Forages that make up a horse’s diet include:

  • Grasses such as bent grass, bluestem, brome, fescues and Kentucky bluegrass
  • Green hay
  • Clover
  • Alfalafa
  • Butterfly beans
  • Vetches
  • Yrefoil
  • Oats
  • Corn
  • Barley
  • Wheat
  • Bran
  • Linseed, which should be boiled before offering to the horse
  • Fruits such as apples
  • Root vegetables such as carrots and turnips

Horses also must have plenty of fresh, clean water and a salt lick.

What Do Horses Eat as Pets vs. in the Wild?

A well-cared-for pet horse can have a varied diet with oats, wheat, bran, and even molasses and cod liver oil though all it needs is some forage, especially hay, lots of water, and a salt lick. However, a horse that does a lot of work or a horse that’s growing, pregnant, or lactating might need supplemental vitamins and minerals. Some owners give the horse supplemental sugar beets, but they must be soaked for at least half a day before they’re fed to the horse, as dry sugar beets can swell up and cause another potentially fatal digestive problem. Some people feed their horse a commercial grain mix made up of oats, corn, barley, and other foods along with hay. The best hay is still green, dry but not too dry. It’s made of grasses and legumes and has stems, leaves, and seed heads that haven’t quite opened up.

Horses that live in the wild don’t eat hay, which has to be prepared by humans.

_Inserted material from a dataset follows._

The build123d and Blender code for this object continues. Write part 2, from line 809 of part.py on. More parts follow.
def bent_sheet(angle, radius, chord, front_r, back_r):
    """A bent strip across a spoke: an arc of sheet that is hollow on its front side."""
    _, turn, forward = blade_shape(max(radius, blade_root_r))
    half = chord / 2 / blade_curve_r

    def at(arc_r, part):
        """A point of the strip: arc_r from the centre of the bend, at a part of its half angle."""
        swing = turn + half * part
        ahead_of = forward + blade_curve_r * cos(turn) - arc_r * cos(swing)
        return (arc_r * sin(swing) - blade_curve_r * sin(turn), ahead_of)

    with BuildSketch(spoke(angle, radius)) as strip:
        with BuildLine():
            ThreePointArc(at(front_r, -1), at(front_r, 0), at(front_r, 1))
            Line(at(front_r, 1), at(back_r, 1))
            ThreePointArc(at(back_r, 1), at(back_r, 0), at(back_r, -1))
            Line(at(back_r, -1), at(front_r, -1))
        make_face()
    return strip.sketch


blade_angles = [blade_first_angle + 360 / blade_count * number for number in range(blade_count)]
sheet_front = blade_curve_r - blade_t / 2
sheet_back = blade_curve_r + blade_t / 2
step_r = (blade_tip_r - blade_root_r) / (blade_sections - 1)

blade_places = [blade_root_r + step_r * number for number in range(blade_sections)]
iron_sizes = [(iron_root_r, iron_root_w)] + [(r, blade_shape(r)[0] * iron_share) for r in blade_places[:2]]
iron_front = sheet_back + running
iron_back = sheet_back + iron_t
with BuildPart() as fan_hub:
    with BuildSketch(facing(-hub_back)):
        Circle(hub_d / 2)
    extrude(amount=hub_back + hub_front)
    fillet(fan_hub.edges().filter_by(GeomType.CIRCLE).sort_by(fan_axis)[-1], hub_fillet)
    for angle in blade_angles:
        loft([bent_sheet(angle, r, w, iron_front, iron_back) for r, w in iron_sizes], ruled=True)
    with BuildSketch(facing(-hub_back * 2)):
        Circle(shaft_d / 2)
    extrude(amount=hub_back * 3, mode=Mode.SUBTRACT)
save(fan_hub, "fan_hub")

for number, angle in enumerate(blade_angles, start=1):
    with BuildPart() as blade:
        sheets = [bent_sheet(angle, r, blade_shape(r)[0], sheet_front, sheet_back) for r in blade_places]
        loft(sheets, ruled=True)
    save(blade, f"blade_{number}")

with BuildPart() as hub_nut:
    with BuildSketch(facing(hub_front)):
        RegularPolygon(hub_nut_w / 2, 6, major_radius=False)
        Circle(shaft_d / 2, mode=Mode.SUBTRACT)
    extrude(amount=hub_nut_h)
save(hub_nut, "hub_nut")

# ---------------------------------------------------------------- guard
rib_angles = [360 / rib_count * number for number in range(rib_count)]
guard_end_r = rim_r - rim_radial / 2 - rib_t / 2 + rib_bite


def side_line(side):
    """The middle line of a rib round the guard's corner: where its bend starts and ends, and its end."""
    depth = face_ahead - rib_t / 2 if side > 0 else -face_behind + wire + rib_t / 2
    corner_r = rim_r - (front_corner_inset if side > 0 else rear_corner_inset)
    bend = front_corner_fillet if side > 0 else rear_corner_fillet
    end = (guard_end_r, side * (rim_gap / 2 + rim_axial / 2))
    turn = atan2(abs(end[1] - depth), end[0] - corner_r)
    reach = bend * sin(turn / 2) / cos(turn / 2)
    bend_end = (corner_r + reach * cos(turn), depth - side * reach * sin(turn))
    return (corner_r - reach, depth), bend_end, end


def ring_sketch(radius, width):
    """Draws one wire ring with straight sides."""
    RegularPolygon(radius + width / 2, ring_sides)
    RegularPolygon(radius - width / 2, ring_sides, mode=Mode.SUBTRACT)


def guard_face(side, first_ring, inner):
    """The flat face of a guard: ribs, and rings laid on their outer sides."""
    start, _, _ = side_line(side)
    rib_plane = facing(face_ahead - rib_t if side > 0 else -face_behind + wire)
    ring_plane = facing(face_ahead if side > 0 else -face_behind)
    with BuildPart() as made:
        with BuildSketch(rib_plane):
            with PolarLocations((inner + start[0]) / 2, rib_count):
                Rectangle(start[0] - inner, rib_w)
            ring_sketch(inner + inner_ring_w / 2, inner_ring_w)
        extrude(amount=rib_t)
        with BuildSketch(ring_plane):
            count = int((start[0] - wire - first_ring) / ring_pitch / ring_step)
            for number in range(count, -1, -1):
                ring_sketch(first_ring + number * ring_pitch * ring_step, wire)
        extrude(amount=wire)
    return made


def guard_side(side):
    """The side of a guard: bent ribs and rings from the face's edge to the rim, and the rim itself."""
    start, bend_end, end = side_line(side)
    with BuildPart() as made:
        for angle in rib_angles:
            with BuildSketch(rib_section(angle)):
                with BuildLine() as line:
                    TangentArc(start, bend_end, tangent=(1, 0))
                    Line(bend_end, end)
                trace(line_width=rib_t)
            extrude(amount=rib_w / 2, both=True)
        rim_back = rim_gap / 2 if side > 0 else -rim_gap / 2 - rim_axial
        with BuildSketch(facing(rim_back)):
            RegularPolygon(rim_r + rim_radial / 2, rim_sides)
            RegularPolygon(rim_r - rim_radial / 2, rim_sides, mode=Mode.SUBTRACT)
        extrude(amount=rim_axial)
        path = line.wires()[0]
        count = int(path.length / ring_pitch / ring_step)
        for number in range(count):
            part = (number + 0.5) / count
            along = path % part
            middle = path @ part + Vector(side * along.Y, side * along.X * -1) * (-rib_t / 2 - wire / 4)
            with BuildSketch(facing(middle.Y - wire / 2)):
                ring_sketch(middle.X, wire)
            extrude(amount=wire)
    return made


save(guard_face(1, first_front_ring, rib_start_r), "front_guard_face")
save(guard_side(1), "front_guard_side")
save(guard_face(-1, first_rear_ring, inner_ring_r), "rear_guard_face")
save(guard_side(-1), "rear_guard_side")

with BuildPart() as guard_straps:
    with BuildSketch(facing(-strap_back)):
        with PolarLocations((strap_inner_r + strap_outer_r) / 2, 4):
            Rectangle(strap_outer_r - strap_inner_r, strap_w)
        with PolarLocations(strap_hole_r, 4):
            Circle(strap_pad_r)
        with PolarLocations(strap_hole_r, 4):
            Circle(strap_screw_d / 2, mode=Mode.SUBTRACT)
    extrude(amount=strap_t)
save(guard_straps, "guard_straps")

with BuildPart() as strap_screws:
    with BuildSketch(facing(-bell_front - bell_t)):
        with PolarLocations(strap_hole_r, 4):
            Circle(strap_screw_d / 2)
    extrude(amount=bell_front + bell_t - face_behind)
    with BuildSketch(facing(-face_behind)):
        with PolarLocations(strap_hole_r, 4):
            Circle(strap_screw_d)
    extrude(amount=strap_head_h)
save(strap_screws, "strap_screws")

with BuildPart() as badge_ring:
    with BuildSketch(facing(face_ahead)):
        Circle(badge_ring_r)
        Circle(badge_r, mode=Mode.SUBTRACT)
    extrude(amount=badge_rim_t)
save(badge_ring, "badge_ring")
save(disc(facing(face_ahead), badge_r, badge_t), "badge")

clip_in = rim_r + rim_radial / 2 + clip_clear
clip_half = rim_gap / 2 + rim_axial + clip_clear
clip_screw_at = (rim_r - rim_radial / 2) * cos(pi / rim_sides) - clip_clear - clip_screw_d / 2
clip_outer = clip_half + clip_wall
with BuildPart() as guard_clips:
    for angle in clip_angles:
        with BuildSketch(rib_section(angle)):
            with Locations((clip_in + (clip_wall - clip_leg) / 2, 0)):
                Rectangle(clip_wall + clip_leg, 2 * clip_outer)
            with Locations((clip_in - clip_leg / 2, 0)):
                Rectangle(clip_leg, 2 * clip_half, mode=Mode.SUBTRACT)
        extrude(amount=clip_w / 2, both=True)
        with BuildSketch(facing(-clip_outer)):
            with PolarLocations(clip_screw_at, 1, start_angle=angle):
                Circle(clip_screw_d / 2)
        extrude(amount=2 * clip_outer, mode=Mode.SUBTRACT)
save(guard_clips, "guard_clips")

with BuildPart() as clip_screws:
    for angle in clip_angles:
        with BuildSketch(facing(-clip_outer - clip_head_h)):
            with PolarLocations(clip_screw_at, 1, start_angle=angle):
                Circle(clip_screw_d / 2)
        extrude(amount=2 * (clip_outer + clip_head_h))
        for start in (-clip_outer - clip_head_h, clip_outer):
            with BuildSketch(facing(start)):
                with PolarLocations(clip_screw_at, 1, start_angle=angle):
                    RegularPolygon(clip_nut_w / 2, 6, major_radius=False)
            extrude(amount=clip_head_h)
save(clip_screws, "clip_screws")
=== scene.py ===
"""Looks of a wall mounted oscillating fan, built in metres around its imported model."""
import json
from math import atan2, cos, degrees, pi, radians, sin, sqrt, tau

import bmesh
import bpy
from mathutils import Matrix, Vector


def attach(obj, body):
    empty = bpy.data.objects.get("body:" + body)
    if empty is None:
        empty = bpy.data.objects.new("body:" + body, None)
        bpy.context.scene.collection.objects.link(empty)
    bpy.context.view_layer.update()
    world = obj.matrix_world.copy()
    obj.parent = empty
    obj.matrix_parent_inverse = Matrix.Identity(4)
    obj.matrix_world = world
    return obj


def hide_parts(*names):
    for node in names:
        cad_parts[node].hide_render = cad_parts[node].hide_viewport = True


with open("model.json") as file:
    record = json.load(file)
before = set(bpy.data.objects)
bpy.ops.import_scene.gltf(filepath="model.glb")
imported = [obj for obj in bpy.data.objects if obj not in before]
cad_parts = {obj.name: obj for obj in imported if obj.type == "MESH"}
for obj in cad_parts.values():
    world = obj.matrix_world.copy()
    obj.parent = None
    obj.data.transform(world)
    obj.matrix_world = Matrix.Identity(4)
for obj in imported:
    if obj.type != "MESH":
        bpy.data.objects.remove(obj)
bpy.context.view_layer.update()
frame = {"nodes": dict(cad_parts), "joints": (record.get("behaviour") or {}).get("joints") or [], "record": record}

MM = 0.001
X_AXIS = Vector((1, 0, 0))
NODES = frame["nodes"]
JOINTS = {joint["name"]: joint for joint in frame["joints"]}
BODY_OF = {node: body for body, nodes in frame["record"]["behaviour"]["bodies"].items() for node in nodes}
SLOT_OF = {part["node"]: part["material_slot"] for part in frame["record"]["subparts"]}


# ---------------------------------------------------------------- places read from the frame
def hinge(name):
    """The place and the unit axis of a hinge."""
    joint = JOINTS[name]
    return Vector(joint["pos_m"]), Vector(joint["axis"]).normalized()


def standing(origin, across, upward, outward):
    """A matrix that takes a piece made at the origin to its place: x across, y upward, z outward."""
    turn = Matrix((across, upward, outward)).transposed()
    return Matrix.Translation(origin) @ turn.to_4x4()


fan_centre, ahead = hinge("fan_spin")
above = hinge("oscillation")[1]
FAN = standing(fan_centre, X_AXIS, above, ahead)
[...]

A truly wild horse such as the endangered Przewalski’s wild horse is also a strict herbivore and spends much of its day foraging where it lives in Mongolia. Besides grass, it also eats beans, asters, trefoil, peas, vetches, and cat grass. During the colder months, it eats the bark, twigs, and fruit of trees and shrubs such as willows, apples, pears, pines, roses, and alders. If there’s snow on the ground, the horse will scrape it away to search for hidden grasses such as brome.

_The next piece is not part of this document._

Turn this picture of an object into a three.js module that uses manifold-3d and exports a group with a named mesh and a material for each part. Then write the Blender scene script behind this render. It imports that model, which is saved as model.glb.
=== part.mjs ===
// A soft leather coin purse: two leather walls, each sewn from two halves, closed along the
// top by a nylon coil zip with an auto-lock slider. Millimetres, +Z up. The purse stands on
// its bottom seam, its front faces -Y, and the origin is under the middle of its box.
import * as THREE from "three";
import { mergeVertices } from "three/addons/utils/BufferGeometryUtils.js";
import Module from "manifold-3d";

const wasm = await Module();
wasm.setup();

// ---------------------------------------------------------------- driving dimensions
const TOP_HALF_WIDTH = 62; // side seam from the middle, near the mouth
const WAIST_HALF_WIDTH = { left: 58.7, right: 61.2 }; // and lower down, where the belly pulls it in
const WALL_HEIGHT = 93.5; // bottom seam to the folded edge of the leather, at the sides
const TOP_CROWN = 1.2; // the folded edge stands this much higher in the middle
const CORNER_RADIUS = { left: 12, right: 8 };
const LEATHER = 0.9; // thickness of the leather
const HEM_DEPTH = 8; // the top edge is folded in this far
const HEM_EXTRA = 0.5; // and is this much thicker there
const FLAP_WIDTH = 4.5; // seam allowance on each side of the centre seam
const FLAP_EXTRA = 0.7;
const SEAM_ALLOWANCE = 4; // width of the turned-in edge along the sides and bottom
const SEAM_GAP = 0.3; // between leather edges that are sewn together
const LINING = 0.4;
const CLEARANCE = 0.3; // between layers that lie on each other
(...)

Feral horses such as the mustangs found in the western part of the United States also eat grasses such as Indian ricegrass, wheatgrass, and other perennial grasses. They also eat flowers such as sunflowers, coneflowers, and thistles as well as the branches of maples, willows, sage, and junipers. Some will even eat soil, probably for its minerals.

How Do Horses Hunt Prey?

Apples are one of the more popular fruits horses like to eat.

As herbivores, horses don’t hunt prey, but as they munch grass they inevitably pick up insects and small arthropods such as spiders.

What Animals Eat Horses?

Even though they’re big animals — a Shire horse can stand 5.7 feet high at the shoulder and weigh close to 2,700 pounds — horses are prey animals. They descend from a creature that was no bigger than a small dog and weighed 12 pounds. Modern horses are still subject to predation by cougars, wolves, bears, and coyotes. Humans also hunt and eat horses or even raise them for their meat, especially in Europe and Asia. Wild horses such as zebras are hunted by lions, cheetahs, leopards, hyenas, and African wild dogs.